L’homme est l’esprit du monde, pour le meilleur et pour le pire. Il lui donne ses coordonnées et ses repères. Son sens et son non-sens. Ses limites et ses horizons. Ses caricatures et ses représentations. Ses poids et ses mesures.
L’homme n’est qu’un passant inconnu auquel l’on prête un nom et sa maison n’est qu’un relais dans une pérégrination dont il ne maîtrise pas le parcours. Il n’a pour tout entrain que son désir, pour tout équipement que ses sens et son intelligence et pour toute vocation que de cultiver la beauté en lui et autour de lui.
L’homme est une créature de chair et de lettre.
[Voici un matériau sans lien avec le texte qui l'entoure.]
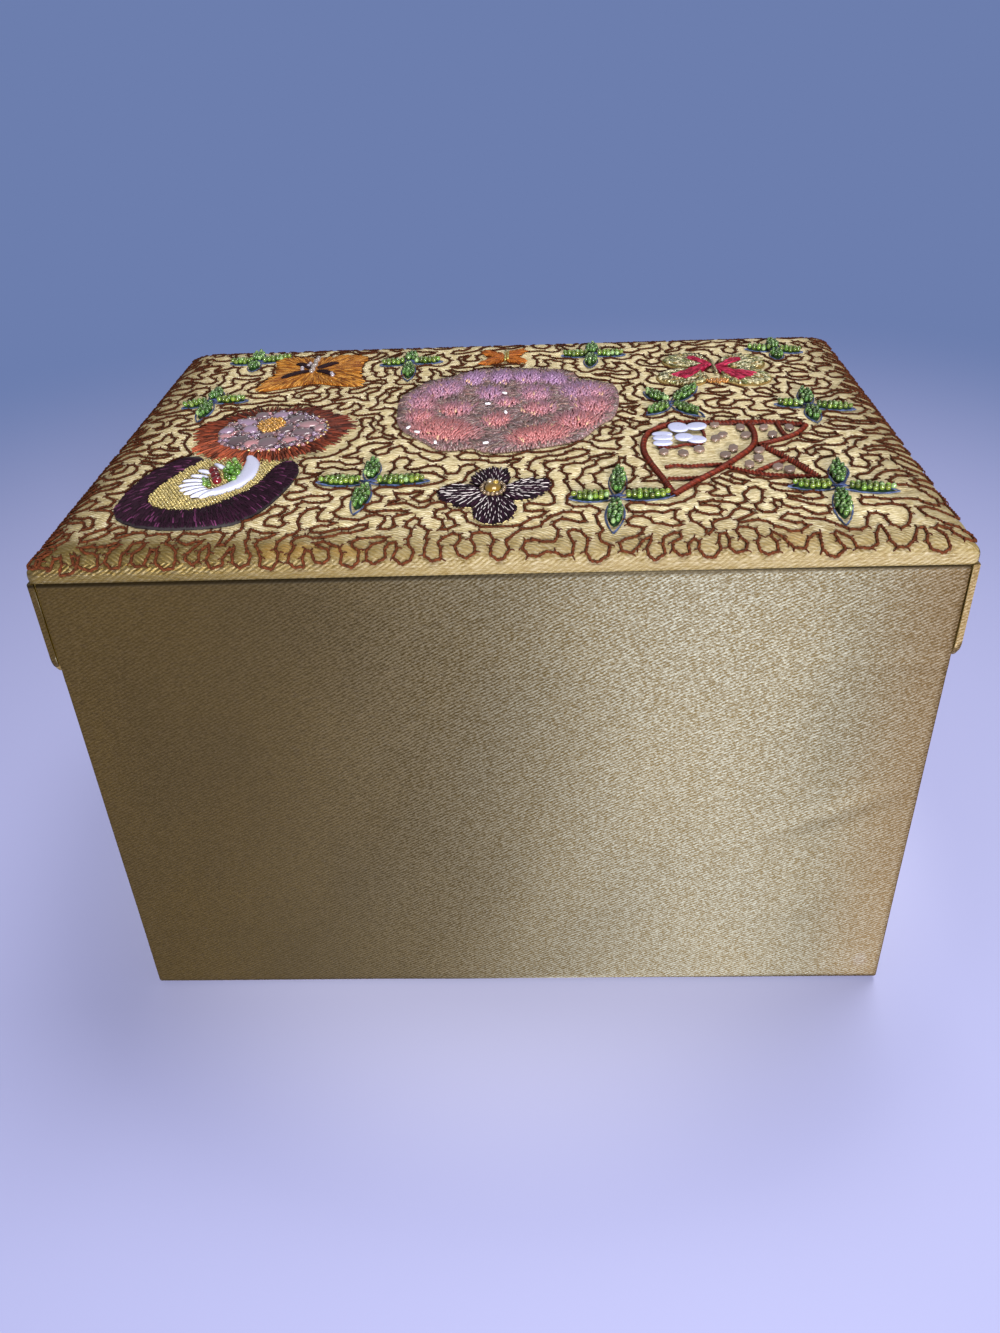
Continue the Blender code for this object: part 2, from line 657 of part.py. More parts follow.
def build_beadwork(body, colours):
    """The motifs sewn on the lid, each as a low relief of its own outline."""
    relief("peony", PEONY_PLACE, petals(10, PEONY_REACH_X, PEONY_REACH_Y, 0.22),
           ((0.98, 0.6), (0.84, 1.0), (0.60, 0.7), (0.42, 1.0), (0.16, 0.8), (0.0, 0.9)),
           PEONY_HEIGHT, body, colours["peony"])
    relief("rosette", ROSETTE_PLACE, petals(ROUND_STEPS, ROSETTE_REACH_X, ROSETTE_REACH_Y, 0.0, steps=1),
           ((0.98, 0.6), (0.88, 0.9), (0.74, 0.5), (0.68, 0.8), (0.32, 0.7), (0.22, 1.0), (0.0, 1.0)),
           ROSETTE_HEIGHT, body, colours["rosette"])
    crescent("crescent", body, colours["crescent"])
    relief("wing_oval", CRESCENT_PLACE, petals(20, WING_REACH_X, WING_REACH_Y, 0.0, steps=1),
           ((0.96, 0.7), (0.70, 1.0), (0.0, 1.0)), WING_HEIGHT, body, colours["gold"])
    relief("fish", FISH_PLACE, scaled(FISH_OUTLINE, FISH_REACH), ((0.97, 1.0), (0.0, 1.0)),
           FISH_HEIGHT, body, colours["thread"])
    relief("orange_butterfly", ORANGE_BUTTERFLY_PLACE,
           scaled(ORANGE_BUTTERFLY_OUTLINE, ORANGE_BUTTERFLY_REACH), ((0.95, 0.8), (0.4, 0.9), (0.0, 1.0)),
           BUTTERFLY_HEIGHT, body, colours["orange"])
    relief("beaded_butterfly", BEADED_BUTTERFLY_PLACE,
           petals(4, BEADED_BUTTERFLY_REACH_X, BEADED_BUTTERFLY_REACH_Y, 0.45, turn=45.0),
           ((0.95, 0.8), (0.4, 0.9), (0.0, 1.0)), BUTTERFLY_HEIGHT, body, colours["gold"])
    relief("small_flower", SMALL_FLOWER_PLACE,
           petals(4, SMALL_FLOWER_REACH, SMALL_FLOWER_REACH, 0.4, turn=45.0),
           ((0.9, 0.8), (0.0, 1.0)), PANSY_HEIGHT, body, colours["orange"])
    relief("pansy", PANSY_PLACE, petals(4, PANSY_REACH_X, PANSY_REACH_Y, 0.45),
           ((0.92, 0.8), (0.3, 0.7), (0.0, 1.0)), PANSY_HEIGHT, body, colours["crescent"])
    for name, (share_x, share_y, turn, lengths) in SPRIGS.items():
        relief(name, (share_x, share_y), leaf_cross(turn, lengths), ((0.85, 0.9), (0.0, 0.8)),
               SPRIG_HEIGHT, body, colours["leaf"])


def build_till(body, velvet, ribbon):
    """The half-width till: floor, walls, dividers, ring rolls and the tab to push it by."""
    left = TILL_SIDE_CLEARANCE - ROOM_X
    right = left + TILL_WIDTH
    front = ROOM_FRONT + TILL_END_CLEARANCE
    rear = ROOM_REAR - TILL_END_CLEARANCE
    bottom = LEDGE_TOP + GLUE_LINE
    floor_top = bottom + TILL_FLOOR
    top = bottom + TILL_HEIGHT
    block("till_floor", (left, right), (front, rear), (bottom, floor_top), velvet, body)
    wall_z = (floor_top + GLUE_LINE, top)
    block("till_front", (left, right), (front, front + TILL_BOARD), wall_z, velvet, body)
    block("till_rear", (left, right), (rear - TILL_BOARD, rear), wall_z, velvet, body)
    inner_front = front + TILL_BOARD + GLUE_LINE
    inner_rear = rear - TILL_BOARD - GLUE_LINE
    block("till_left", (left, left + TILL_BOARD), (inner_front, inner_rear), wall_z, velvet, body)
    block("till_right", (right - TILL_BOARD, right), (inner_front, inner_rear), wall_z, velvet, body)

    inner_left = left + TILL_BOARD + GLUE_LINE
    inner_right = right - TILL_BOARD - GLUE_LINE
    divider_z = (wall_z[0], top - DIVIDER_DROP)
    rolls_front = inner_rear - ROLL_COUNT * (ROLL_WIDTH + GLUE_LINE)
    divider_y = (rolls_front - DIVIDER, rolls_front)
    block("till_divider_cross", (inner_left, inner_right), divider_y, divider_z, velvet, body)
    middle = (inner_left + inner_right) / 2
    block("till_divider_long", (middle - DIVIDER / 2, middle + DIVIDER / 2),
          (inner_front, divider_y[0] - GLUE_LINE), divider_z, velvet, body)
    for index in range(ROLL_COUNT):
        roll_y = rolls_front + GLUE_LINE + index * (ROLL_WIDTH + GLUE_LINE)
        ring_roll(f"ring_roll_{index + 1}", (inner_left, inner_right), roll_y, wall_z[0], body, velvet)
    tab_x = right - TILL_BOARD / 2
    tab_low = top + GLUE_LINE
    block("till_tab", (tab_x - TAB_THICKNESS / 2, tab_x + TAB_THICKNESS / 2),
          (-TILL_TAB_WIDTH / 2, TILL_TAB_WIDTH / 2), (tab_low, tab_low + TILL_TAB_HEIGHT), ribbon, body)


def main():
    """Empty the scene and build the box, its lid and its till."""
    for old in list(bpy.data.objects):
        bpy.data.objects.remove(old, do_unlink=True)
    satin = surface("gold_satin", (0.62, 0.53, 0.31), 0.42)
    board = surface("grey_board", (0.42, 0.36, 0.29), 0.85)
    foam = surface("white_foam", (0.86, 0.84, 0.78), 0.90)
    cloth = surface("base_felt", (0.20, 0.17, 0.15), 0.95)
    velvet = surface("rose_velvet", (0.46, 0.13, 0.17), 0.80)
    ribbon = surface("gold_ribbon", (0.66, 0.50, 0.22), 0.45)
    braid = surface("gold_braid", (0.70, 0.52, 0.20), 0.40, 0.3)
    glass = surface("mirror_glass", (0.90, 0.92, 0.93), 0.03, 1.0)
    colours = {
        "peony": surface("lilac_beads", (0.50, 0.26, 0.36), 0.25),
        "rosette": surface("rust_beads", (0.42, 0.13, 0.06), 0.35),
        "crescent": surface("plum_beads", (0.05, 0.015, 0.07), 0.30),
        "gold": surface("gold_beads", (0.60, 0.52, 0.24), 0.25),
        "orange": surface("orange_thread", (0.48, 0.20, 0.03), 0.45),
        "thread": surface("russet_thread", (0.30, 0.06, 0.04), 0.60),
        "leaf": surface("green_beads", (0.10, 0.26, 0.06), 0.20),
    }
    box = carrier("box_frame", (0.0, 0.0, 0.0))
    lid = carrier("lid_hinge_axis", (0.0, REAR, HINGE_LEVEL))
    till = carrier("till_slide_axis", (0.0, 0.0, LEDGE_TOP))
    build_walls(box, board, satin, cloth)
    build_hinge_cloth(box, satin)
    build_linings(box, velvet, board)
    build_stays(box, ribbon)
    build_lid_shell(lid, board, satin, foam)
    build_lid_lining(lid, velvet, glass, braid, ribbon)
    build_beadwork(lid, colours)
    build_till(till, velvet, ribbon)


main()
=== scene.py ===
"""The looks of a satin-covered jewelry box with beadwork on its padded lid.

Metres, +Z up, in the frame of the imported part. Places in the beadwork are in millimetres, as the lid
is seen from behind the box: first to the right, then away from the rear edge.
"""
import json
import math

import bmesh
import bpy
import numpy as np
from mathutils import Matrix, Vector


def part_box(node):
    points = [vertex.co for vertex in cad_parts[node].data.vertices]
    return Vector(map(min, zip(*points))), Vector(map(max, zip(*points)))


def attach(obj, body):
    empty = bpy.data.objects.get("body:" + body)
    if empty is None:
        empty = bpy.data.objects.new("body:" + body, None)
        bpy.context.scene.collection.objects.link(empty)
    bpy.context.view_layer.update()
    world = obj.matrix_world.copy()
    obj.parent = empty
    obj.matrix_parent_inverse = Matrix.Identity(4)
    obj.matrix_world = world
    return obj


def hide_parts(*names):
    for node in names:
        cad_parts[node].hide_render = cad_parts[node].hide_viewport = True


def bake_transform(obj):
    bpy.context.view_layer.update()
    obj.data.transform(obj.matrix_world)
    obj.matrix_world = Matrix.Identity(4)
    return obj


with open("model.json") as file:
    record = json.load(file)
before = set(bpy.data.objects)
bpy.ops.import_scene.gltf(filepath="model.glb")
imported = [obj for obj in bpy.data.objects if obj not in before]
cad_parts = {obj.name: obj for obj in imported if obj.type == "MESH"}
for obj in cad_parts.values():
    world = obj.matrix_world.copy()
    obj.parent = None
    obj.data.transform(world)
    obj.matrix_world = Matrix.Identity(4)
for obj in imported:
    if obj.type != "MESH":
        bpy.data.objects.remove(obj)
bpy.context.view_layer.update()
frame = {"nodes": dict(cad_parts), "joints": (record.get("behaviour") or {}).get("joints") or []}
MM = 0.001
rng = np.random.default_rng(28)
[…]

C'est un animal romantique qui ne cesse de mettre sa nature en vers pour mieux s’en accommoder. Il sécrète d'autant plus de mots qu’il est malade de sa vie. Sans un minimum de talent poétique, il n'acquerrait pas l’art de vivre et basculerait dans une variété ou l'autre de débraillé caractériel. C'est en définitive une œuvre littéraire, souvent bâclée, qui se termine mal.
L'homme est le site par excellence de la temporalité. Il n'entend l'éternité que comme un écho du vide, qu'il tente de combler, et l'immortalité que comme le creux d'une illusion, où il finit par se coucher.